TASK REQUIREMENTS: Repeat each line word for word.

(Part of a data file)
[BEGIN]

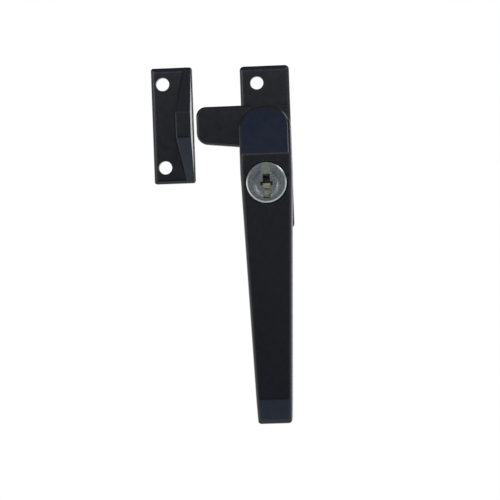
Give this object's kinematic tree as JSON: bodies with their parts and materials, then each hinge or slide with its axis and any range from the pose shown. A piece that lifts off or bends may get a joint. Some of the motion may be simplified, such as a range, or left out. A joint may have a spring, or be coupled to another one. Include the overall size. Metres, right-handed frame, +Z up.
{
  "type": "locking casement window fastener",
  "caption": "Surface-fixed casement window lever with a side tongue, a key lock in the lever and a separate wedge striker that draws the sash shut.",
  "frame": {"origin": "middle of the base plate's back face, where it rests on the window frame", "axes": "+X across the plate, to the right as seen from the room; +Y into the window frame; +Z up, along the lever"},
  "size_m": [0.0548, 0.0244, 0.1397],
  "materials": {
    "black_paint": "semi-gloss black powder coat on zinc die castings",
    "nickel": "satin nickel plate, face brushed, edge polished",
    "brass": "stamped, bare",
    "plated_steel": "bright zinc plate",
    "nylon": "moulded, natural"
  },
  "bodies": {
    "base": {"base_plate": "black_paint", "striker_plate": "black_paint", "bearing_washer": "nylon", "backing_washer": "plated_steel", "wave_washer": "plated_steel"},
    "handle": {"lever_handle": "black_paint", "spur_tongue": "black_paint", "pivot_rivet": "plated_steel", "lock_barrel": "nickel", "barrel_clip": "plated_steel"},
    "plug": {"lock_plug": "nickel", "plug_clip": "plated_steel", "wafer_1": "brass", "wafer_2": "brass", "wafer_3": "brass", "wafer_4": "brass", "wafer_5": "brass", "wafer_spring_1": "plated_steel", "wafer_spring_2": "plated_steel", "wafer_spring_3": "plated_steel", "wafer_spring_4": "plated_steel", "wafer_spring_5": "plated_steel"},
    "bolt": {"lock_bolt": "plated_steel", "bolt_guide_pin": "plated_steel"}
  },
  "joints": [
    {"name": "handle_turn", "type": "hinge", "parent": "base", "child": "handle", "pos_m": [0, 0, 0.0065], "axis": [0, -1, 0], "range_deg": [0, 90]},
    {"name": "key_turn", "type": "hinge", "parent": "handle", "child": "plug", "pos_m": [0, -0.015, -0.01475], "axis": [0, 1, 0], "range_deg": [0, 90]},
    {"name": "bolt_slide", "type": "slide", "parent": "handle", "child": "bolt", "axis": [0, 1, 0], "range_m": [0, 0.0036]}
  ],
  "couplings": [
    {"joint": "bolt_slide", "follows": "key_turn", "m_per_rad": 0.0022918}
  ]
}
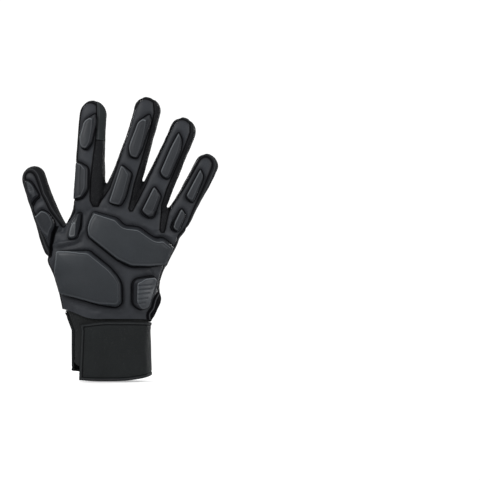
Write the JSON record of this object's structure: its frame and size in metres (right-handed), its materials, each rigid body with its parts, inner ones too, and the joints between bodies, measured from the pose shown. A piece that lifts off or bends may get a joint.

[END]

FULL RESPONSE:
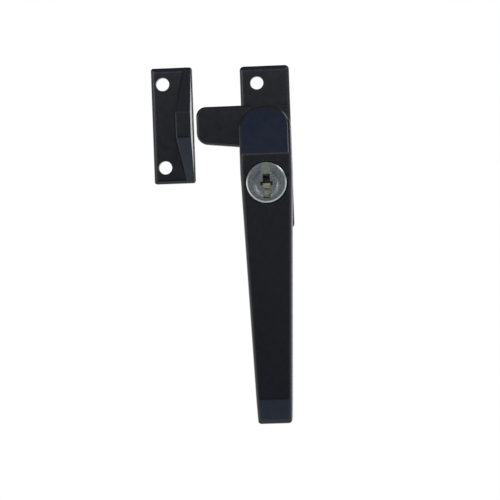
Give this object's kinematic tree as JSON: bodies with their parts and materials, then each hinge or slide with its axis and any range from the pose shown. A piece that lifts off or bends may get a joint. Some of the motion may be simplified, such as a range, or left out. A joint may have a spring, or be coupled to another one. Include the overall size. Metres, right-handed frame, +Z up.
{
  "type": "locking casement window fastener",
  "caption": "Surface-fixed casement window lever with a side tongue, a key lock in the lever and a separate wedge striker that draws the sash shut.",
  "frame": {"origin": "middle of the base plate's back face, where it rests on the window frame", "axes": "+X across the plate, to the right as seen from the room; +Y into the window frame; +Z up, along the lever"},
  "size_m": [0.0548, 0.0244, 0.1397],
  "materials": {
    "black_paint": "semi-gloss black powder coat on zinc die castings",
    "nickel": "satin nickel plate, face brushed, edge polished",
    "brass": "stamped, bare",
    "plated_steel": "bright zinc plate",
    "nylon": "moulded, natural"
  },
  "bodies": {
    "base": {"base_plate": "black_paint", "striker_plate": "black_paint", "bearing_washer": "nylon", "backing_washer": "plated_steel", "wave_washer": "plated_steel"},
    "handle": {"lever_handle": "black_paint", "spur_tongue": "black_paint", "pivot_rivet": "plated_steel", "lock_barrel": "nickel", "barrel_clip": "plated_steel"},
    "plug": {"lock_plug": "nickel", "plug_clip": "plated_steel", "wafer_1": "brass", "wafer_2": "brass", "wafer_3": "brass", "wafer_4": "brass", "wafer_5": "brass", "wafer_spring_1": "plated_steel", "wafer_spring_2": "plated_steel", "wafer_spring_3": "plated_steel", "wafer_spring_4": "plated_steel", "wafer_spring_5": "plated_steel"},
    "bolt": {"lock_bolt": "plated_steel", "bolt_guide_pin": "plated_steel"}
  },
  "joints": [
    {"name": "handle_turn", "type": "hinge", "parent": "base", "child": "handle", "pos_m": [0, 0, 0.0065], "axis": [0, -1, 0], "range_deg": [0, 90]},
    {"name": "key_turn", "type": "hinge", "parent": "handle", "child": "plug", "pos_m": [0, -0.015, -0.01475], "axis": [0, 1, 0], "range_deg": [0, 90]},
    {"name": "bolt_slide", "type": "slide", "parent": "handle", "child": "bolt", "axis": [0, 1, 0], "range_m": [0, 0.0036]}
  ],
  "couplings": [
    {"joint": "bolt_slide", "follows": "key_turn", "m_per_rad": 0.0022918}
  ]
}
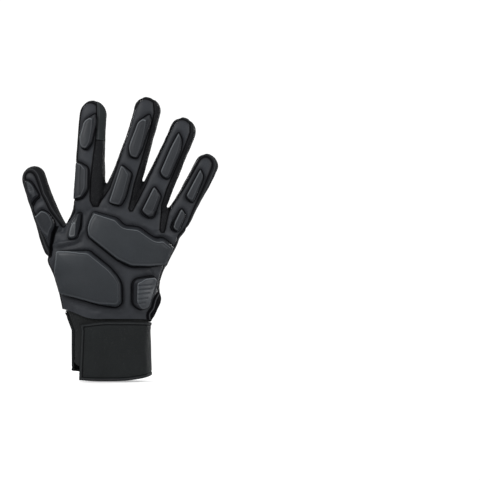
Write the JSON record of this object's structure: its frame and size in metres (right-handed), its materials, each rigid body with its parts, inner ones too, and the joints between bodies, measured from the pose shown. A piece that lifts off or bends may get a joint.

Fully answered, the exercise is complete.